Kate Nash and Johnny Flynn befittingly headlined 2005; 2011 saw a minor-league Ed Sheeran support loftier artists, and now, a decade later, Dot to Dot’s 2021 festival gives way to the likes of Drug Store Romeos, Grandma’s House and Wu-Lu.. albeit 4 months later than envisaged.
Spurred by Bristol’s expansive Voi scooter amassment, well-timed students, next-generation indie kids, and Bristol natives rode through Saturday’s shenanigans with ease.
Well, let’s see where the Magic Wheels took us this year!

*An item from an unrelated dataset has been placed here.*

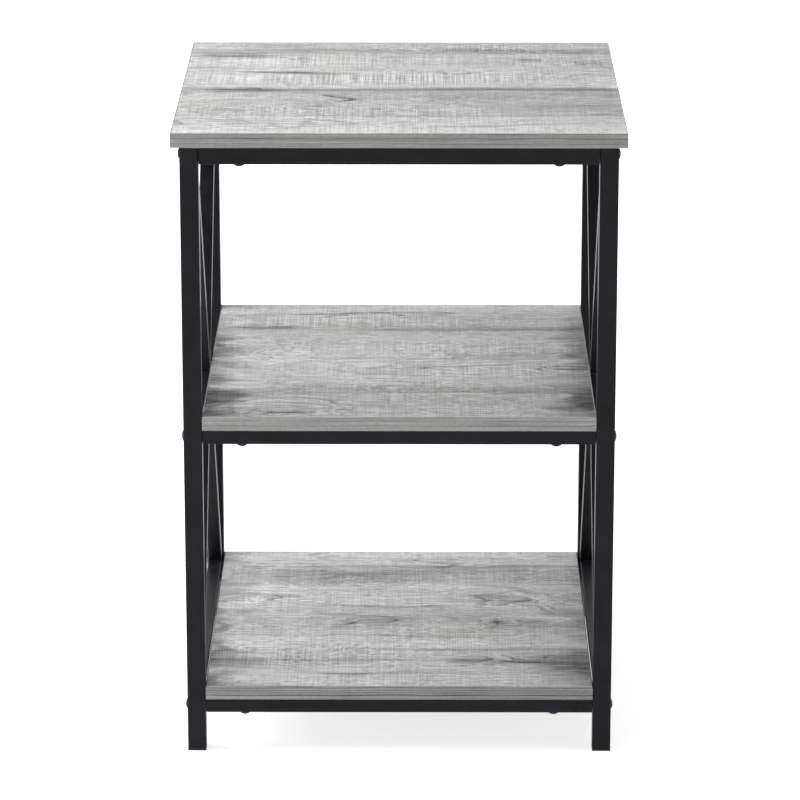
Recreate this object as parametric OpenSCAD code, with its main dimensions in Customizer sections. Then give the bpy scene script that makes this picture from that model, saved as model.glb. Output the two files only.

The Cool Greenhouse // Top Deck Thekla
First up on the I-must-see-before-they-get-so-big-I-can’t-get-a-ticket list, we have The Cool Greenhouse. After the success of their 2020 eponymous album, the band’s underground fanbase quickly outgrew said greenhouse and bloomed into a forest. The performance was brimming with songs old and new – each with punchy, post-punk attributes set to expose the middle-class in new-found creative ways. For their preliminary song, the band performed ‘Alexa!’, for which the crowd’s gratitude was displayed by a collective rehashing of frontman, Tom Greenhouse’s on-the-nose lyrics.
Sorry // Bristol O2
Skrrrting over to the Bristol O2 Academy for Sorry’s 5pm set left fans budging one another for space with an ironic lack of apology. All five members, including 22-year old besties and band-founders, Asha Lorenz and Louis O’Bryen entered the stage with force. Throughout their 30 minute set, the tracks bounced between grunge, jazz, and trip-hop, before calmly ending on a soft number from their 2020 album, 925.
Sports Team // Bristol O2
After seeing Billie Martens 8pm set at Bristol Beacon, we boarded the Voi’s Magic Wheels for a final time to watch first-time headliners’ Sports Team run laps around both the stage and our minds. Lead vocalist Alex Rice carried the band’s alt-rock presence throughout their 45-minute set. Once again, the 6-piece did not disappoint on the mosh-pit front, nor with the crowd surfing and the stage dives. Here’s The Thing: if only their performance could have encompassed the entirety of the 2020 album Deep Down Happy, I may not have immediately booked to see them at Brixton’s O2 Academy. Then again, with a performance such as the one witnessed at Dot to Dot festival – I probably still would have.